My favorite example of this logic is always the symbol renaming example, which can be used to interact with basically anything anytime but is never a good idea. Everything else forms a spectrum between fully supported and hacking compiled objects.

As another example, it is why even the excellent libraries you maintain haven’t made their way into SciPy. It is of course unfair to expect the community here to work directly on F2PY (as an example) but it would atleast help to recognize what it brings beyond what is currently practiced.

The only reason I am belaboring the point is that if the efforts were made to integrate from both ends, it would be more productive. The point of these posts is to try to get more of the Fortran community interested in opening issues w.r.t F2PY with the goal of getting modern Fortran into SciPy and just more generally acceptable.
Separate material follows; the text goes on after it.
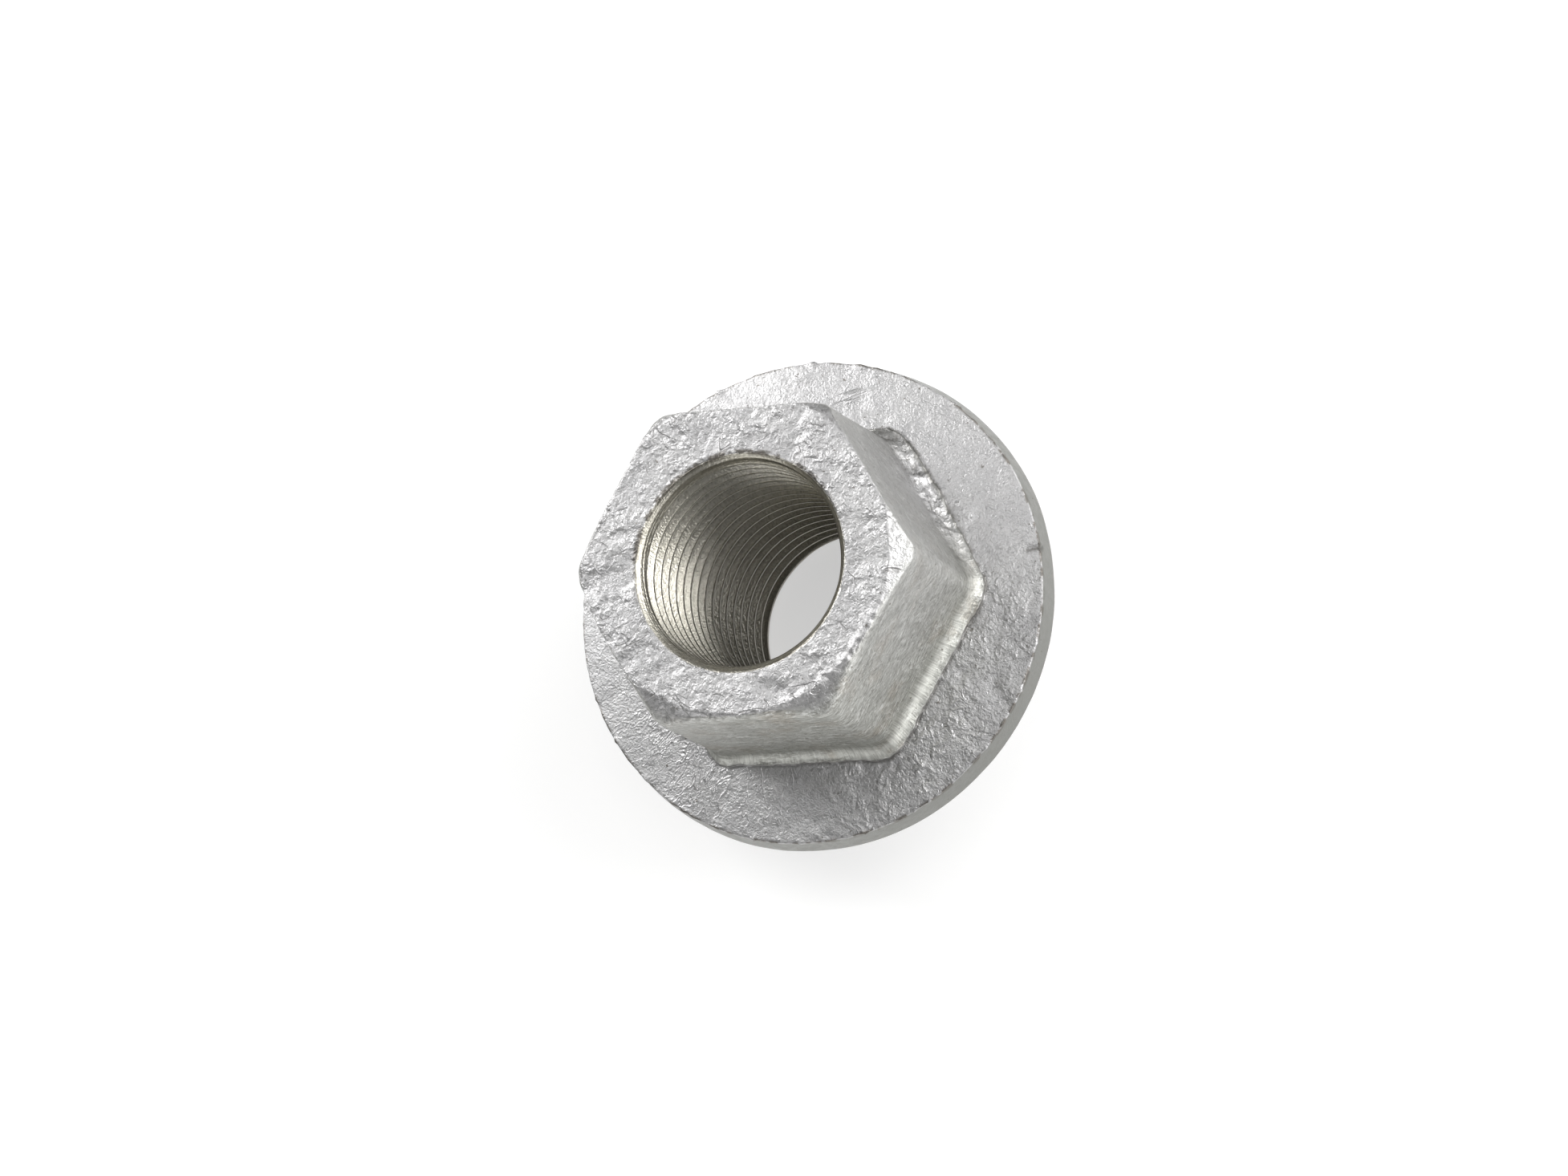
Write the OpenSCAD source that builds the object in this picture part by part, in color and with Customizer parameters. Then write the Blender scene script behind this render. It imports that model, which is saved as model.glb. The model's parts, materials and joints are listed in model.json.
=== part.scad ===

Honestly the community here has the most positive opinion of ctypes I’ve ever seen. Even the NumPy documentation is quick to point out flaws:

The source code itself better explains why it isn’t considered to be too great.

Now these may not have been encountered by people here yet, but these warnings are there for a reason, NumPy has a lot more users, and so sees a lot more sharp edges of the ctypes interface in general.

1 Like

Well I think you are underestimating the use cases of conda here. It solves significant problems that the rest of the Python packaging dumpster fire does not. The scientific community are the people using these libraries so it isn’t an insignificant thing.